Set problem – Make an exact copy of the records, with the images left out.

[Records that describe objects]
::::::::

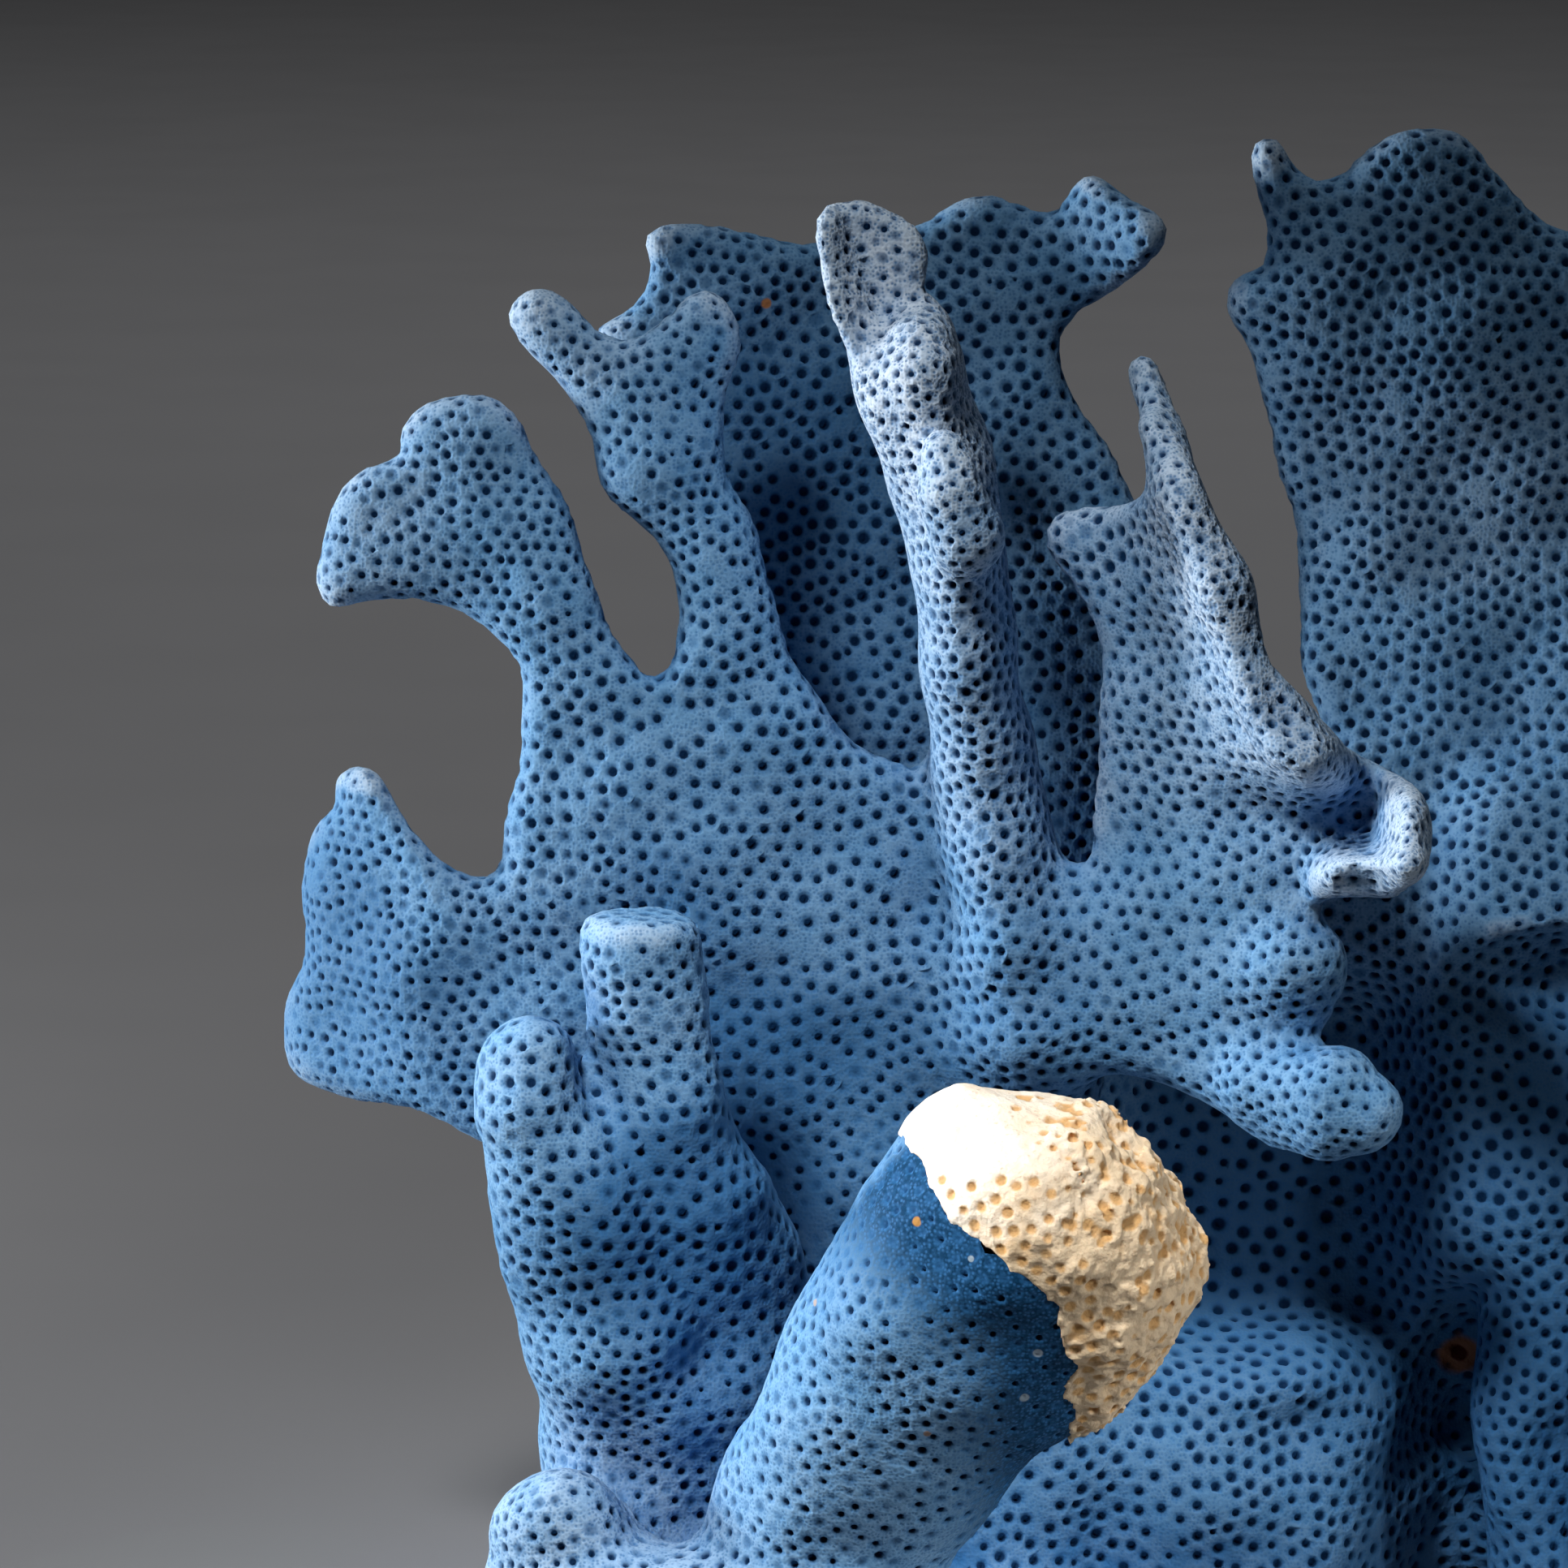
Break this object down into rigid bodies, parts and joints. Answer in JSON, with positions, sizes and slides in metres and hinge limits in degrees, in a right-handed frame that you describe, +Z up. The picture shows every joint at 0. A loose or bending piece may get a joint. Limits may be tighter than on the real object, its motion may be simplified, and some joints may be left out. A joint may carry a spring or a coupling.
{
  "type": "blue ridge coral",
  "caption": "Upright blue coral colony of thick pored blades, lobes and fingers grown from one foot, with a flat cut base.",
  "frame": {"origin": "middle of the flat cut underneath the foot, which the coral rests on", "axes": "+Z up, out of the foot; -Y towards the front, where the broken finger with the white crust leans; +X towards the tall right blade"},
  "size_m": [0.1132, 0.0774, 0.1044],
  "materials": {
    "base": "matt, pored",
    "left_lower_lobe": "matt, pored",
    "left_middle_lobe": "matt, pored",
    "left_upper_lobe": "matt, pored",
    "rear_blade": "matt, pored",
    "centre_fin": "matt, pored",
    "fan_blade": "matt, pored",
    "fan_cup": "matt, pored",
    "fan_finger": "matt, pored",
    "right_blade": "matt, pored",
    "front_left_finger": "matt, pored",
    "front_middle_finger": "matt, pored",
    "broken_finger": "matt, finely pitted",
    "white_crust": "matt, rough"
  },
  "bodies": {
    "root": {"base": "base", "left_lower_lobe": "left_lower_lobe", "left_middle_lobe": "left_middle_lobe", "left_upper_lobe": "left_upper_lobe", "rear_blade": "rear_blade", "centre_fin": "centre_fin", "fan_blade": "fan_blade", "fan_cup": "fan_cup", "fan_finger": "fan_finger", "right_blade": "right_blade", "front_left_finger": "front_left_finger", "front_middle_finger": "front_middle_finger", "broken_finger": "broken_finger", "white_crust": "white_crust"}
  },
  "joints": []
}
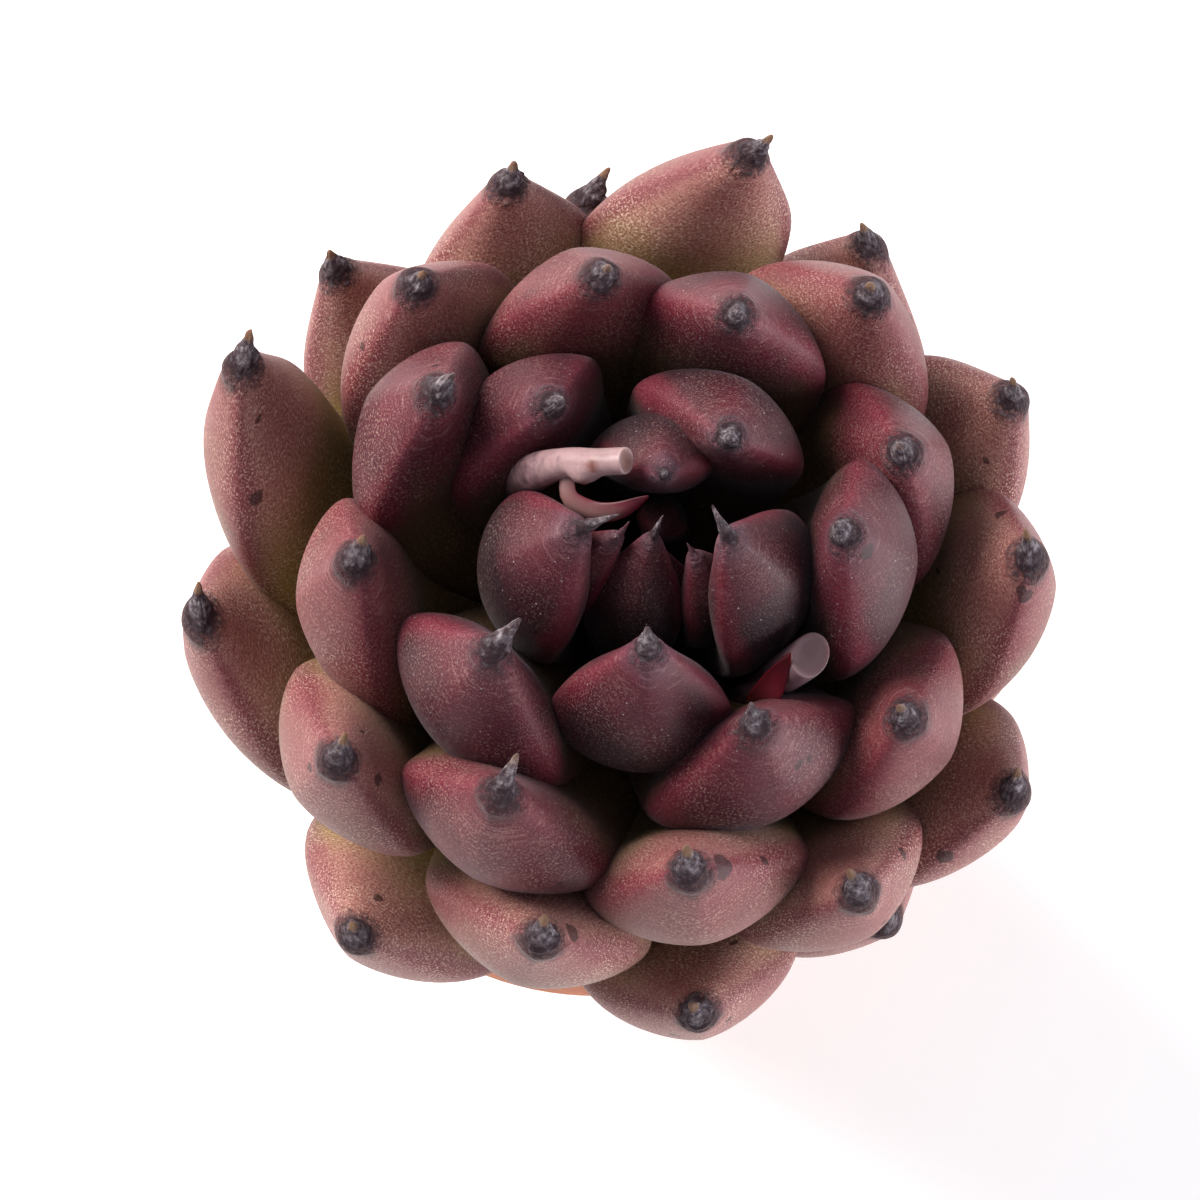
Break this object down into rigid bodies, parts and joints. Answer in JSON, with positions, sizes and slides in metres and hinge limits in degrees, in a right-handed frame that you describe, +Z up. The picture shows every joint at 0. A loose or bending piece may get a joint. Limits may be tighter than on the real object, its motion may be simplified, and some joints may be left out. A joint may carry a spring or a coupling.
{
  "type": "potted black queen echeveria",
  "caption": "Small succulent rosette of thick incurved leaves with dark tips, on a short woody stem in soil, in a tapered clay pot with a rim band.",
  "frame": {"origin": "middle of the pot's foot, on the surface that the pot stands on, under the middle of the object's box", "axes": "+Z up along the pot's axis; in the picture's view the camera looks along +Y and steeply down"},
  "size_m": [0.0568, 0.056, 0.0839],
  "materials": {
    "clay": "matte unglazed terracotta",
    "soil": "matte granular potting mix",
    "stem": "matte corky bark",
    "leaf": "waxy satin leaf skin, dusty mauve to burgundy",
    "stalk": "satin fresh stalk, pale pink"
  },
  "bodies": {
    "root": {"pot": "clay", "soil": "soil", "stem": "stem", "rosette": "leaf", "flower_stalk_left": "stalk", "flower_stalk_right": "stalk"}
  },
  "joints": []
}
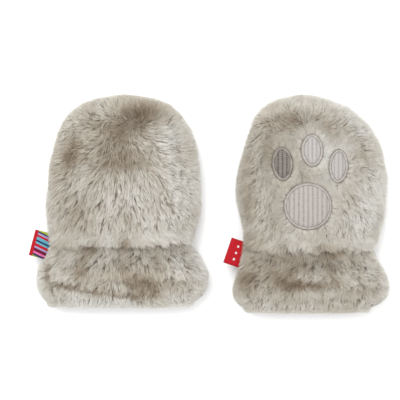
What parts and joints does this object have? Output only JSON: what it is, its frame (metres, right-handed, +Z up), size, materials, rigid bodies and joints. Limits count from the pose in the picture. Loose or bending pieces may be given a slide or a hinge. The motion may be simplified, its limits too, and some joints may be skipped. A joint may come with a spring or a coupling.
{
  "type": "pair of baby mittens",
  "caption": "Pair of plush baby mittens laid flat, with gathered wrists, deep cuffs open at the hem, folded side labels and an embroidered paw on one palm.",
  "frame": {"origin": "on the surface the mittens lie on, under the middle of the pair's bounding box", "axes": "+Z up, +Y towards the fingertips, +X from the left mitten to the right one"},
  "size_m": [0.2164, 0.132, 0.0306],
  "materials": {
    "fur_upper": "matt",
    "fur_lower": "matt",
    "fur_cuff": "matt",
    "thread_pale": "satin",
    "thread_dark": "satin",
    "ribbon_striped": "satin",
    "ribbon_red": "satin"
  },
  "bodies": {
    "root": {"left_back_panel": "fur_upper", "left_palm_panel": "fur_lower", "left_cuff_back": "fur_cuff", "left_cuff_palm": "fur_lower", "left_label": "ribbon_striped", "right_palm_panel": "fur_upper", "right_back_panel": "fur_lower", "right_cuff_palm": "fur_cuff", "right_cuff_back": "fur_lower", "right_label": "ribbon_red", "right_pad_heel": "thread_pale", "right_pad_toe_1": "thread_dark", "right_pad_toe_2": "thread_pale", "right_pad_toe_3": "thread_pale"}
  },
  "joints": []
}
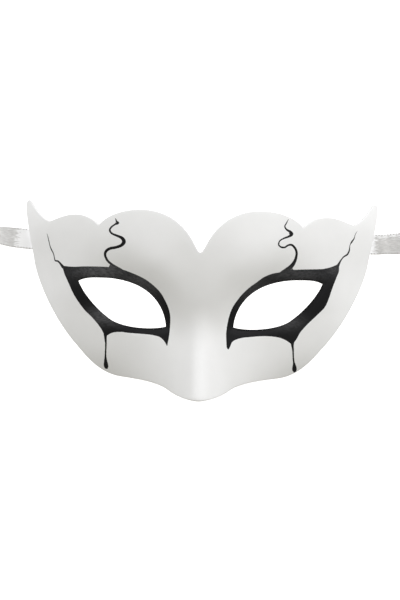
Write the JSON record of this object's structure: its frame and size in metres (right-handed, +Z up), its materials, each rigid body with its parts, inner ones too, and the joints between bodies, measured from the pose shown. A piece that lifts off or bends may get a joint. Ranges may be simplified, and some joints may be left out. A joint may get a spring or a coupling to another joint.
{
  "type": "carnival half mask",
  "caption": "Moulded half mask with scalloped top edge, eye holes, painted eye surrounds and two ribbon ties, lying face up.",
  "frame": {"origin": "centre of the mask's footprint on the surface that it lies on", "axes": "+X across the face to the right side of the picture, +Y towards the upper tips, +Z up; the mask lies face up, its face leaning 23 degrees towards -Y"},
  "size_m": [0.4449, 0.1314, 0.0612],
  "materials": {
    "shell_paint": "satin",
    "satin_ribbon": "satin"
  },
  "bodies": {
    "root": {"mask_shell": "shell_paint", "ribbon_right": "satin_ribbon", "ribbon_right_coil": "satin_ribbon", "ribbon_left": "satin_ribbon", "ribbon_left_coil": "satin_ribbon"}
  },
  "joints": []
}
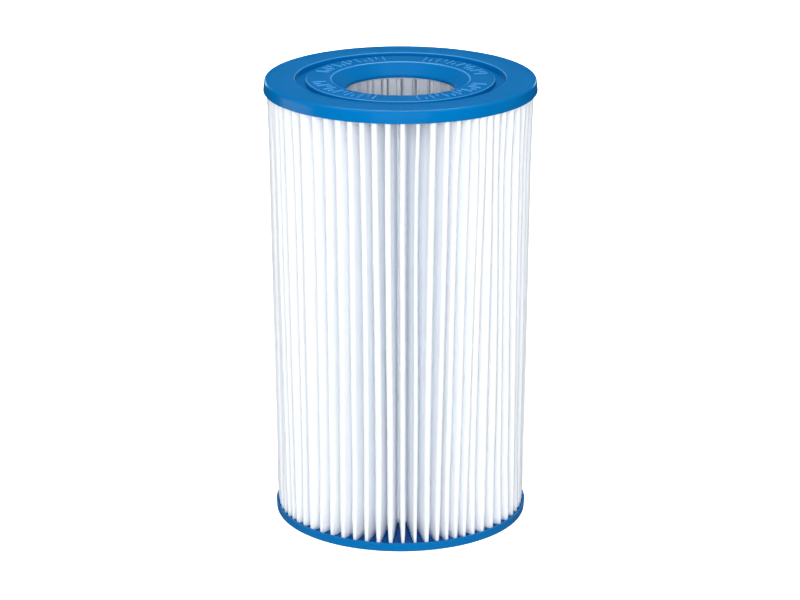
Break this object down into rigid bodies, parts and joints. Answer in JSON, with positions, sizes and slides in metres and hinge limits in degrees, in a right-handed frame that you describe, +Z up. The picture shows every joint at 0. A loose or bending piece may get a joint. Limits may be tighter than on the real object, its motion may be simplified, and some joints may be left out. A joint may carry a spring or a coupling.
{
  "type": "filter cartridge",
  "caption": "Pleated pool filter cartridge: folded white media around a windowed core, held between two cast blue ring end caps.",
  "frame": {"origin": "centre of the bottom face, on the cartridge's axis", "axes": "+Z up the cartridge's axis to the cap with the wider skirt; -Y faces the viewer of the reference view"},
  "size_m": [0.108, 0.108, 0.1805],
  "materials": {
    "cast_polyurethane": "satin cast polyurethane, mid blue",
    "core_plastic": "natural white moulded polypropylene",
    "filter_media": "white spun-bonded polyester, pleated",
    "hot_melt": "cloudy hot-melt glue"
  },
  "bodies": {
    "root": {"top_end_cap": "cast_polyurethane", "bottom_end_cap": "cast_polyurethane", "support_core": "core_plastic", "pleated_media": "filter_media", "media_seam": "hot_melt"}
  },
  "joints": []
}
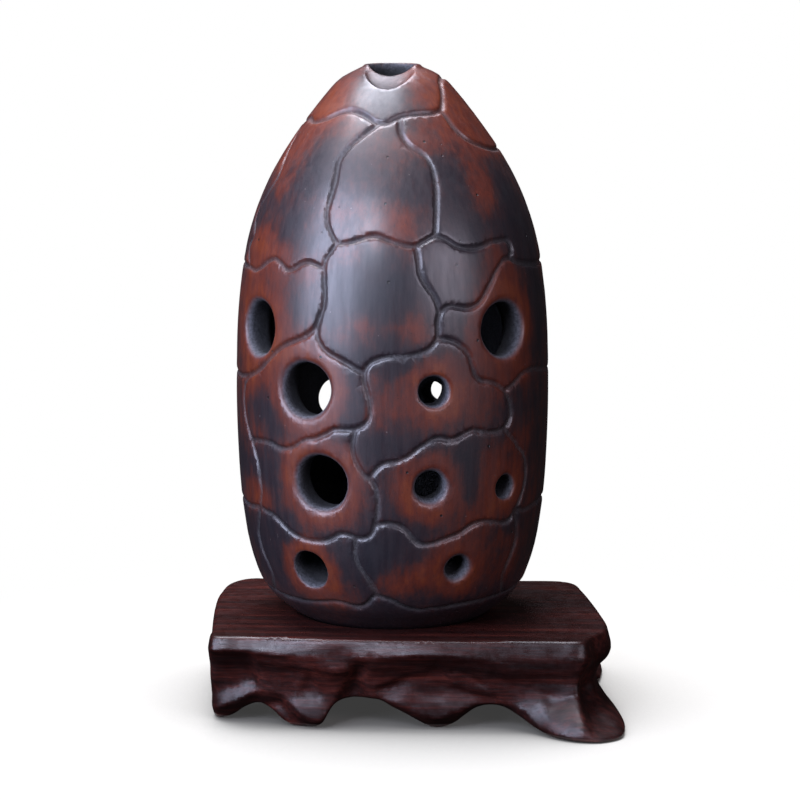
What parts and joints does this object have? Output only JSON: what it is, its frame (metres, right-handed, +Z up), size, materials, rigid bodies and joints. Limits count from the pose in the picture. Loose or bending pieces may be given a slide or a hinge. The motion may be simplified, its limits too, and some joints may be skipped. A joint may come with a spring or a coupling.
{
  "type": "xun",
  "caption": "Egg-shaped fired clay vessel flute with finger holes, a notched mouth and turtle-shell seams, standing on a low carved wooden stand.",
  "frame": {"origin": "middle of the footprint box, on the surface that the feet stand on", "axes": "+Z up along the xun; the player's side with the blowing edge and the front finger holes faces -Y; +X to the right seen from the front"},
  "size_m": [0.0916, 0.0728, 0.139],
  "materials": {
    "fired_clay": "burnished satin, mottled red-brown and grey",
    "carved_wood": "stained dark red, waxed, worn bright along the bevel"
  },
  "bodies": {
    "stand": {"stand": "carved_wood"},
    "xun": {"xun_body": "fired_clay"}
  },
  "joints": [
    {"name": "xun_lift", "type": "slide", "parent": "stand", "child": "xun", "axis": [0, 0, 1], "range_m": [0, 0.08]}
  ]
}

::::::::

Solved problem –
Break this object down into rigid bodies, parts and joints. Answer in JSON, with positions, sizes and slides in metres and hinge limits in degrees, in a right-handed frame that you describe, +Z up. The picture shows every joint at 0. A loose or bending piece may get a joint. Limits may be tighter than on the real object, its motion may be simplified, and some joints may be left out. A joint may carry a spring or a coupling.
{
  "type": "blue ridge coral",
  "caption": "Upright blue coral colony of thick pored blades, lobes and fingers grown from one foot, with a flat cut base.",
  "frame": {"origin": "middle of the flat cut underneath the foot, which the coral rests on", "axes": "+Z up, out of the foot; -Y towards the front, where the broken finger with the white crust leans; +X towards the tall right blade"},
  "size_m": [0.1132, 0.0774, 0.1044],
  "materials": {
    "base": "matt, pored",
    "left_lower_lobe": "matt, pored",
    "left_middle_lobe": "matt, pored",
    "left_upper_lobe": "matt, pored",
    "rear_blade": "matt, pored",
    "centre_fin": "matt, pored",
    "fan_blade": "matt, pored",
    "fan_cup": "matt, pored",
    "fan_finger": "matt, pored",
    "right_blade": "matt, pored",
    "front_left_finger": "matt, pored",
    "front_middle_finger": "matt, pored",
    "broken_finger": "matt, finely pitted",
    "white_crust": "matt, rough"
  },
  "bodies": {
    "root": {"base": "base", "left_lower_lobe": "left_lower_lobe", "left_middle_lobe": "left_middle_lobe", "left_upper_lobe": "left_upper_lobe", "rear_blade": "rear_blade", "centre_fin": "centre_fin", "fan_blade": "fan_blade", "fan_cup": "fan_cup", "fan_finger": "fan_finger", "right_blade": "right_blade", "front_left_finger": "front_left_finger", "front_middle_finger": "front_middle_finger", "broken_finger": "broken_finger", "white_crust": "white_crust"}
  },
  "joints": []
}
Break this object down into rigid bodies, parts and joints. Answer in JSON, with positions, sizes and slides in metres and hinge limits in degrees, in a right-handed frame that you describe, +Z up. The picture shows every joint at 0. A loose or bending piece may get a joint. Limits may be tighter than on the real object, its motion may be simplified, and some joints may be left out. A joint may carry a spring or a coupling.
{
  "type": "potted black queen echeveria",
  "caption": "Small succulent rosette of thick incurved leaves with dark tips, on a short woody stem in soil, in a tapered clay pot with a rim band.",
  "frame": {"origin": "middle of the pot's foot, on the surface that the pot stands on, under the middle of the object's box", "axes": "+Z up along the pot's axis; in the picture's view the camera looks along +Y and steeply down"},
  "size_m": [0.0568, 0.056, 0.0839],
  "materials": {
    "clay": "matte unglazed terracotta",
    "soil": "matte granular potting mix",
    "stem": "matte corky bark",
    "leaf": "waxy satin leaf skin, dusty mauve to burgundy",
    "stalk": "satin fresh stalk, pale pink"
  },
  "bodies": {
    "root": {"pot": "clay", "soil": "soil", "stem": "stem", "rosette": "leaf", "flower_stalk_left": "stalk", "flower_stalk_right": "stalk"}
  },
  "joints": []
}
What parts and joints does this object have? Output only JSON: what it is, its frame (metres, right-handed, +Z up), size, materials, rigid bodies and joints. Limits count from the pose in the picture. Loose or bending pieces may be given a slide or a hinge. The motion may be simplified, its limits too, and some joints may be skipped. A joint may come with a spring or a coupling.
{
  "type": "pair of baby mittens",
  "caption": "Pair of plush baby mittens laid flat, with gathered wrists, deep cuffs open at the hem, folded side labels and an embroidered paw on one palm.",
  "frame": {"origin": "on the surface the mittens lie on, under the middle of the pair's bounding box", "axes": "+Z up, +Y towards the fingertips, +X from the left mitten to the right one"},
  "size_m": [0.2164, 0.132, 0.0306],
  "materials": {
    "fur_upper": "matt",
    "fur_lower": "matt",
    "fur_cuff": "matt",
    "thread_pale": "satin",
    "thread_dark": "satin",
    "ribbon_striped": "satin",
    "ribbon_red": "satin"
  },
  "bodies": {
    "root": {"left_back_panel": "fur_upper", "left_palm_panel": "fur_lower", "left_cuff_back": "fur_cuff", "left_cuff_palm": "fur_lower", "left_label": "ribbon_striped", "right_palm_panel": "fur_upper", "right_back_panel": "fur_lower", "right_cuff_palm": "fur_cuff", "right_cuff_back": "fur_lower", "right_label": "ribbon_red", "right_pad_heel": "thread_pale", "right_pad_toe_1": "thread_dark", "right_pad_toe_2": "thread_pale", "right_pad_toe_3": "thread_pale"}
  },
  "joints": []
}
Write the JSON record of this object's structure: its frame and size in metres (right-handed, +Z up), its materials, each rigid body with its parts, inner ones too, and the joints between bodies, measured from the pose shown. A piece that lifts off or bends may get a joint. Ranges may be simplified, and some joints may be left out. A joint may get a spring or a coupling to another joint.
{
  "type": "carnival half mask",
  "caption": "Moulded half mask with scalloped top edge, eye holes, painted eye surrounds and two ribbon ties, lying face up.",
  "frame": {"origin": "centre of the mask's footprint on the surface that it lies on", "axes": "+X across the face to the right side of the picture, +Y towards the upper tips, +Z up; the mask lies face up, its face leaning 23 degrees towards -Y"},
  "size_m": [0.4449, 0.1314, 0.0612],
  "materials": {
    "shell_paint": "satin",
    "satin_ribbon": "satin"
  },
  "bodies": {
    "root": {"mask_shell": "shell_paint", "ribbon_right": "satin_ribbon", "ribbon_right_coil": "satin_ribbon", "ribbon_left": "satin_ribbon", "ribbon_left_coil": "satin_ribbon"}
  },
  "joints": []
}
Break this object down into rigid bodies, parts and joints. Answer in JSON, with positions, sizes and slides in metres and hinge limits in degrees, in a right-handed frame that you describe, +Z up. The picture shows every joint at 0. A loose or bending piece may get a joint. Limits may be tighter than on the real object, its motion may be simplified, and some joints may be left out. A joint may carry a spring or a coupling.
{
  "type": "filter cartridge",
  "caption": "Pleated pool filter cartridge: folded white media around a windowed core, held between two cast blue ring end caps.",
  "frame": {"origin": "centre of the bottom face, on the cartridge's axis", "axes": "+Z up the cartridge's axis to the cap with the wider skirt; -Y faces the viewer of the reference view"},
  "size_m": [0.108, 0.108, 0.1805],
  "materials": {
    "cast_polyurethane": "satin cast polyurethane, mid blue",
    "core_plastic": "natural white moulded polypropylene",
    "filter_media": "white spun-bonded polyester, pleated",
    "hot_melt": "cloudy hot-melt glue"
  },
  "bodies": {
    "root": {"top_end_cap": "cast_polyurethane", "bottom_end_cap": "cast_polyurethane", "support_core": "core_plastic", "pleated_media": "filter_media", "media_seam": "hot_melt"}
  },
  "joints": []
}
What parts and joints does this object have? Output only JSON: what it is, its frame (metres, right-handed, +Z up), size, materials, rigid bodies and joints. Limits count from the pose in the picture. Loose or bending pieces may be given a slide or a hinge. The motion may be simplified, its limits too, and some joints may be skipped. A joint may come with a spring or a coupling.
{
  "type": "xun",
  "caption": "Egg-shaped fired clay vessel flute with finger holes, a notched mouth and turtle-shell seams, standing on a low carved wooden stand.",
  "frame": {"origin": "middle of the footprint box, on the surface that the feet stand on", "axes": "+Z up along the xun; the player's side with the blowing edge and the front finger holes faces -Y; +X to the right seen from the front"},
  "size_m": [0.0916, 0.0728, 0.139],
  "materials": {
    "fired_clay": "burnished satin, mottled red-brown and grey",
    "carved_wood": "stained dark red, waxed, worn bright along the bevel"
  },
  "bodies": {
    "stand": {"stand": "carved_wood"},
    "xun": {"xun_body": "fired_clay"}
  },
  "joints": [
    {"name": "xun_lift", "type": "slide", "parent": "stand", "child": "xun", "axis": [0, 0, 1], "range_m": [0, 0.08]}
  ]
}